Live Nation Ticketmaster might have found yet another way to torment its users. After previously vowing to scrap hidden fees altogether, the live event ticketing company appears to be hiding those fees unless a user signs in.

After Live Nation Ticketmaster announced the release of all-in pricing last month, the company has yet to follow through, according to a report from NBC News Wednesday. All-in pricing is supposed to display the total price for a ticket, which includes all of the fees associated with it before a user checks out. The ticketing giant revealed its all-in pricing during a White House meeting this summer during which executives from the likes of SeatGeek, Live Nation Ticketmaster, Airbnb were also in attendance. Upon reviewing 40 live events in various states, extra fees were still hidden behind multiple clicks, the report says.

“What NBC printed was inaccurate and we have already contacted them for correction,” a Live Nation Ticketmaster representative wrote to Gizmodo in an email.

A ticket to Slayyyter’s Club Valentine Tour was advertised as $35 plus an unknown amount of fees but was $48 at checkout.

A ticket to Slayyyter’s Club Valentine Tour was advertised as $35 plus an unknown amount of fees but was $48 at checkout.
Screenshot: Gizmodo

When Gizmodo investigated the matter, we found that the company was seemingly listing the entire price of a ticket on the Ticketmaster platform. However, tickets listed on Live Nation simply list the base price “+ Fees” without clearly indicating what those fees are until a user signs in and goes to check out. In one such case, a ticket as “$35 + Fees” ended up costing $48 at checkout with that price including a $13 “Service Fee” added onto the base price.
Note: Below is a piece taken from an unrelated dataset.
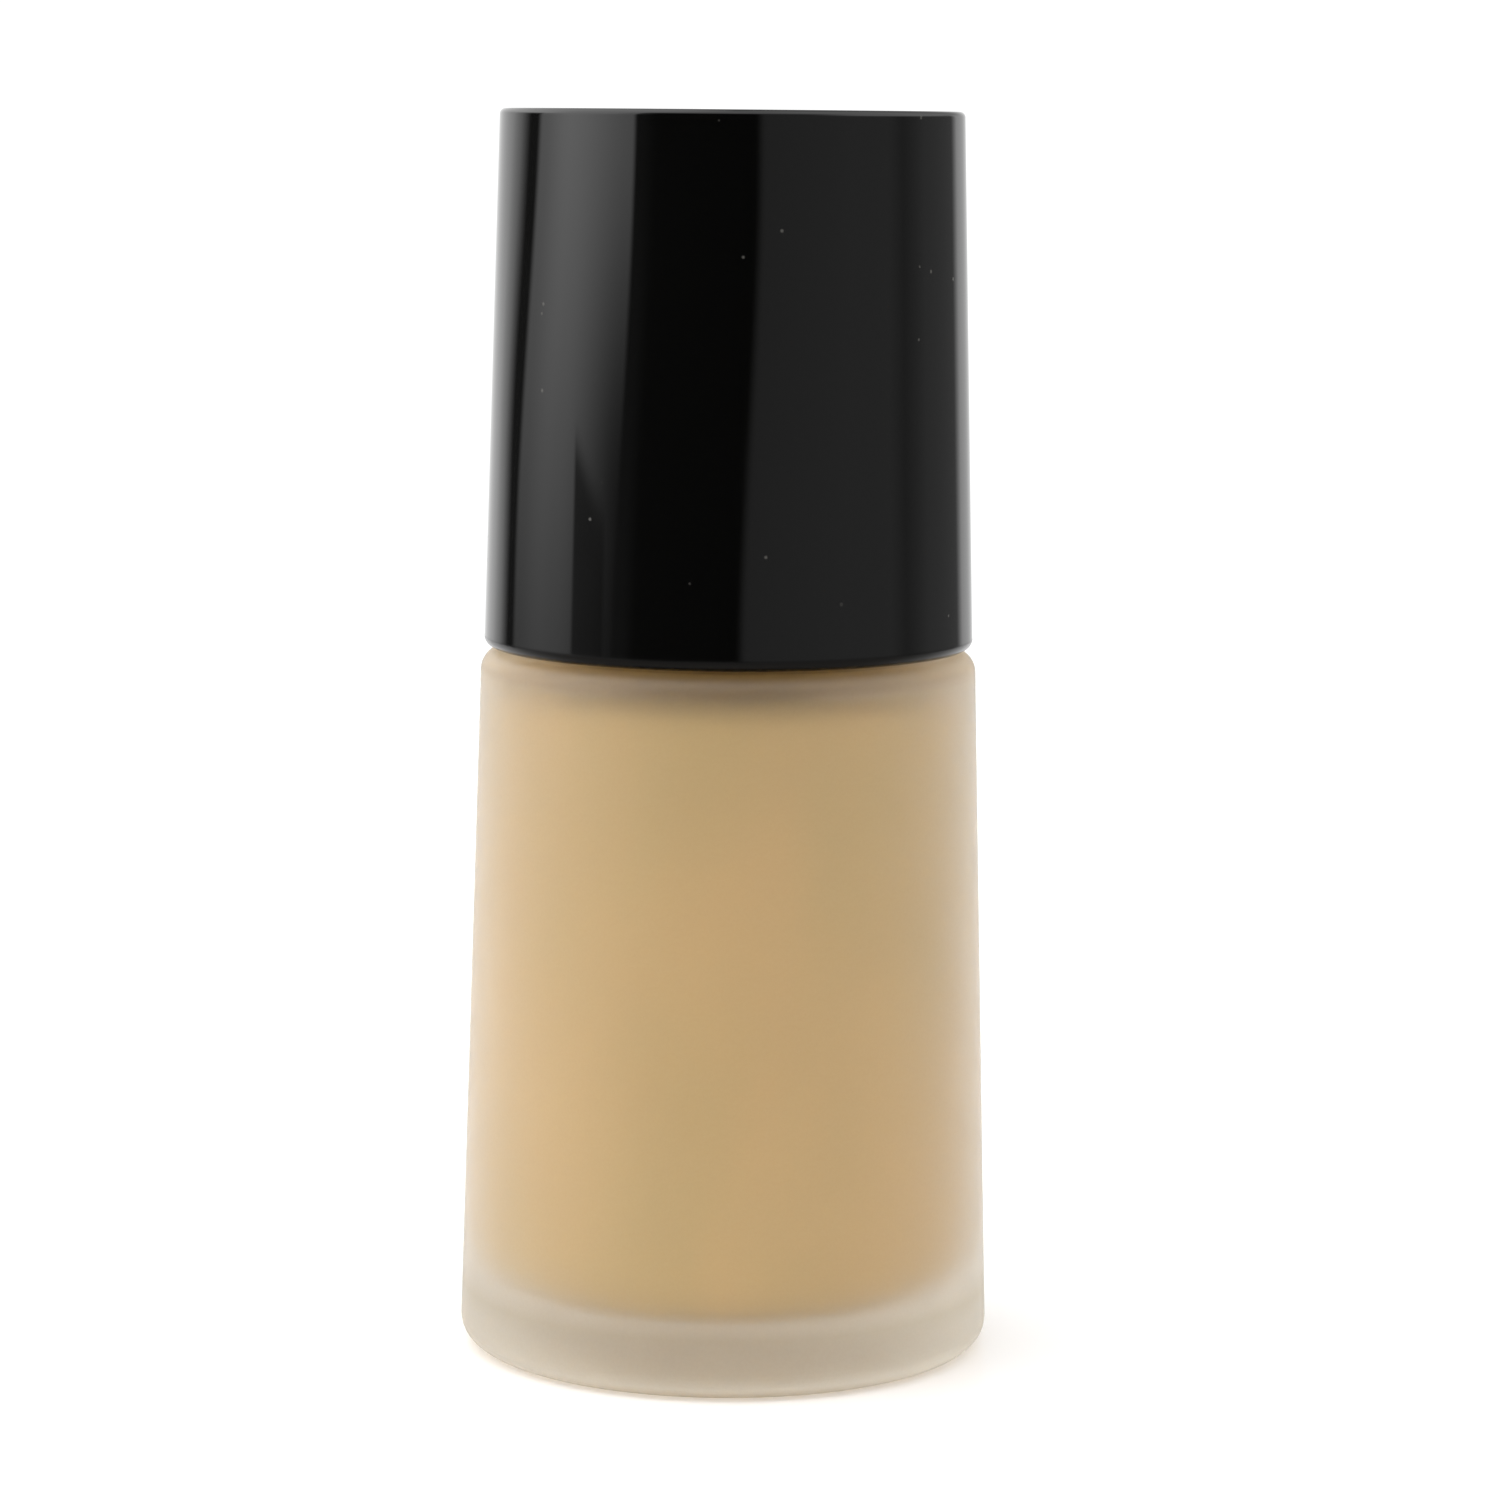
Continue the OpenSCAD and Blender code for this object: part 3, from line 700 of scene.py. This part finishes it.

Ticketmaster Live Nation said last month that all-in pricing would be rolled out onto the Live Nation platform on September 25. Ticketmaster Live Nation did not immediately return Gizmodo’s request for clarity on this investigation.

For more than 90% of events reviewed by NBC News, Ticketmaster listed the price of the tickets without any fees. If users wanted to see the total price, they had to log into their Ticketmaster account or navigate to a filter menu to switch on the option to view all-in pricing. The issue caught the ire of Sen. Amy Klobuchar (D-MN), who addressed Ticketmaster in a letter Tuesday that was obtained by NBC News and required the company to amend their all-in pricing visibility by the end of the month.

“The existence of this filter shows that Live Nation-Ticketmaster has the technical ability to display all-in prices, but chooses not to display that price to consumers as the default setting,” Sen. Klobuchar said in the letter. “Although Live Nation-Ticketmaster does not set all of the fees charged on its platform, you have a responsibility to be upfront with customers about the full cost of their tickets.”

While excessive fees have been annoying concertgoers, travelers, and sports fans alike for years, the issue truly came to a head in the public consciousness last fall. After singer-songwriter Taylor Swift announced her highly anticipated first tour in five years, dubbed The Eras Tour, Ticketmaster crashed as Swifties flocked to the tour’s presale. While Ticketmaster outages were understandably enraging for fans, many Swifties were also dismayed by the excessive ticket prices—a jarring portion of those prices were comprised of excess fees.

During a Senate hearing—which was chaired by Klobuchar—following The Eras Tour presale madness, Live Nation Entertainment President and CFO Joe Berchtold testified that the company did nothing but improve the artist-fan relationship since Live Nation and Ticketmaster merged in 2010. Berchtold further said that Ticketmaster does not set prices, does not decide how many tickets go on sale, and does not set service fees. He also shifted the blame from Ticketmaster and claimed that outages during The Eras Tour were caused by those damn bots.